_What the exercise asks:_ Beginning with the first line below, please repeat the material exactly, ending with the line that includes "import Module from 'manifold-3d';".

+-------+

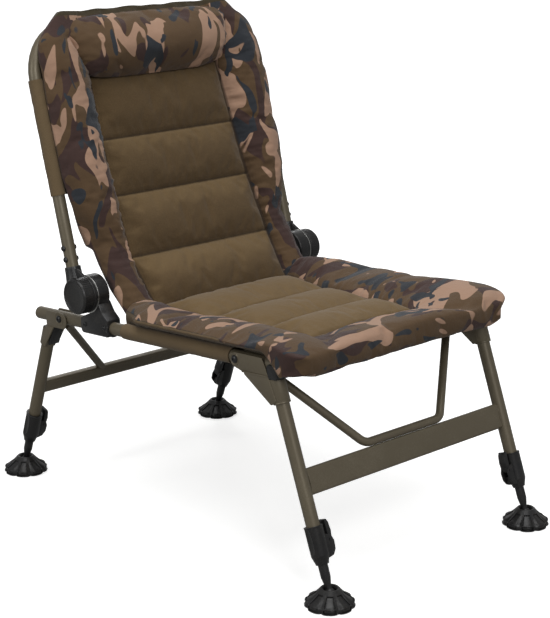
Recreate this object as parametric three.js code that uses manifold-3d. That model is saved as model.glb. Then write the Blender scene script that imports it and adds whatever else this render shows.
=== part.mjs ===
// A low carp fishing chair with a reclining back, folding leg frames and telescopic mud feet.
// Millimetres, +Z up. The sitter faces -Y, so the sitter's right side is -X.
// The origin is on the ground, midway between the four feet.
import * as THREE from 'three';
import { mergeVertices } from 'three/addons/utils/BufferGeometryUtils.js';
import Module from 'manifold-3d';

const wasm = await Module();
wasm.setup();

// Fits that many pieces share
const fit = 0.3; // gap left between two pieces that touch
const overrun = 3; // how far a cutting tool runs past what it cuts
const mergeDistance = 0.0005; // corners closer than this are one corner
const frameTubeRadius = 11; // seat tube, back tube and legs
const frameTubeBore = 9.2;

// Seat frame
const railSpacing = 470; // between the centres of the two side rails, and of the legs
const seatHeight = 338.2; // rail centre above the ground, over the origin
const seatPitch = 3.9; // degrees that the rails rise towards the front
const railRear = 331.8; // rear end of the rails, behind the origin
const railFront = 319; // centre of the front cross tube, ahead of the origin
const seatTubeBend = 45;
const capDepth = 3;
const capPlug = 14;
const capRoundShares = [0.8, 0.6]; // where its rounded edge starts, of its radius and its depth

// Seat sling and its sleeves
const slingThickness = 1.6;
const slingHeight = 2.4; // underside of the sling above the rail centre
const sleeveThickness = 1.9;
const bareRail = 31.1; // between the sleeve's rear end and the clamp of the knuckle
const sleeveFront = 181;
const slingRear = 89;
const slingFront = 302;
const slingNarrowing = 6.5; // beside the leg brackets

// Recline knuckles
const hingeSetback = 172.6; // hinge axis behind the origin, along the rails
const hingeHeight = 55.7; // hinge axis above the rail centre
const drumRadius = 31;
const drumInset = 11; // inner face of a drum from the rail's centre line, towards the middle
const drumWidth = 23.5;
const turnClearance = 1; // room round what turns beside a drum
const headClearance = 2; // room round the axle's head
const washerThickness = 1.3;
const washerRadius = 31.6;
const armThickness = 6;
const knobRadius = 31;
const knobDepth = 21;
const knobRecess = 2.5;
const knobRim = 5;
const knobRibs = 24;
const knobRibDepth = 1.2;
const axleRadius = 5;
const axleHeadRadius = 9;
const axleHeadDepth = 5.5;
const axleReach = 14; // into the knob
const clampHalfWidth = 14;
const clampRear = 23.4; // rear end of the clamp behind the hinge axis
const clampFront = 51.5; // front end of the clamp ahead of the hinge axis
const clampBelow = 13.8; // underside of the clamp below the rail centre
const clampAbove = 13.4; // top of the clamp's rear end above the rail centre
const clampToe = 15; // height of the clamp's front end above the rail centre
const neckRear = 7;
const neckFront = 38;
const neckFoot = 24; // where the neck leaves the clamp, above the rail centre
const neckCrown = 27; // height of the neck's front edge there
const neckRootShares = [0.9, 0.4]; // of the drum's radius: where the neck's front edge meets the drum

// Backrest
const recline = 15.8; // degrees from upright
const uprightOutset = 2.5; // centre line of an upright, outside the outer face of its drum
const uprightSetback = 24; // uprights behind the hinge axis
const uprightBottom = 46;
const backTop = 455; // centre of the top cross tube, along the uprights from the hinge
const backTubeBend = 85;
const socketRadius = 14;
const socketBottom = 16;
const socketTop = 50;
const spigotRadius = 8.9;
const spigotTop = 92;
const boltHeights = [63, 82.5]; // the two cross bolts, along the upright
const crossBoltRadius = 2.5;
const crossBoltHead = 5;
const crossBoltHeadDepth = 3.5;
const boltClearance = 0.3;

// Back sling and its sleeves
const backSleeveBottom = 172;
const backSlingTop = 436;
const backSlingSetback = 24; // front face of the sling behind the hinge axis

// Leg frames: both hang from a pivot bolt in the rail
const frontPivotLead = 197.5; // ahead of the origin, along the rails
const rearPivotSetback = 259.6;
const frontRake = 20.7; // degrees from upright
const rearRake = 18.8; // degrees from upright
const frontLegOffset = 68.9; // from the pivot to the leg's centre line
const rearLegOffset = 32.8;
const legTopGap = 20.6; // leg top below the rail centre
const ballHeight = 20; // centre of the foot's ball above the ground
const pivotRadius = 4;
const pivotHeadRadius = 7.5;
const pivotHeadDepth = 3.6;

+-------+

_Task answer:_
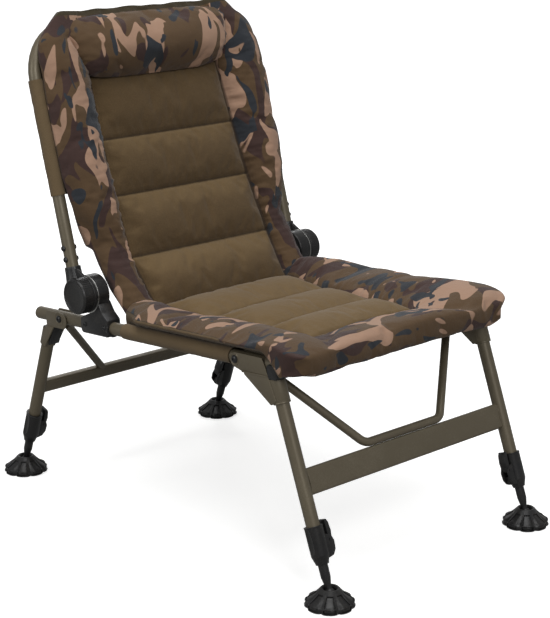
Recreate this object as parametric three.js code that uses manifold-3d. That model is saved as model.glb. Then write the Blender scene script that imports it and adds whatever else this render shows.
=== part.mjs ===
// A low carp fishing chair with a reclining back, folding leg frames and telescopic mud feet.
// Millimetres, +Z up. The sitter faces -Y, so the sitter's right side is -X.
// The origin is on the ground, midway between the four feet.
import * as THREE from 'three';
import { mergeVertices } from 'three/addons/utils/BufferGeometryUtils.js';
import Module from 'manifold-3d';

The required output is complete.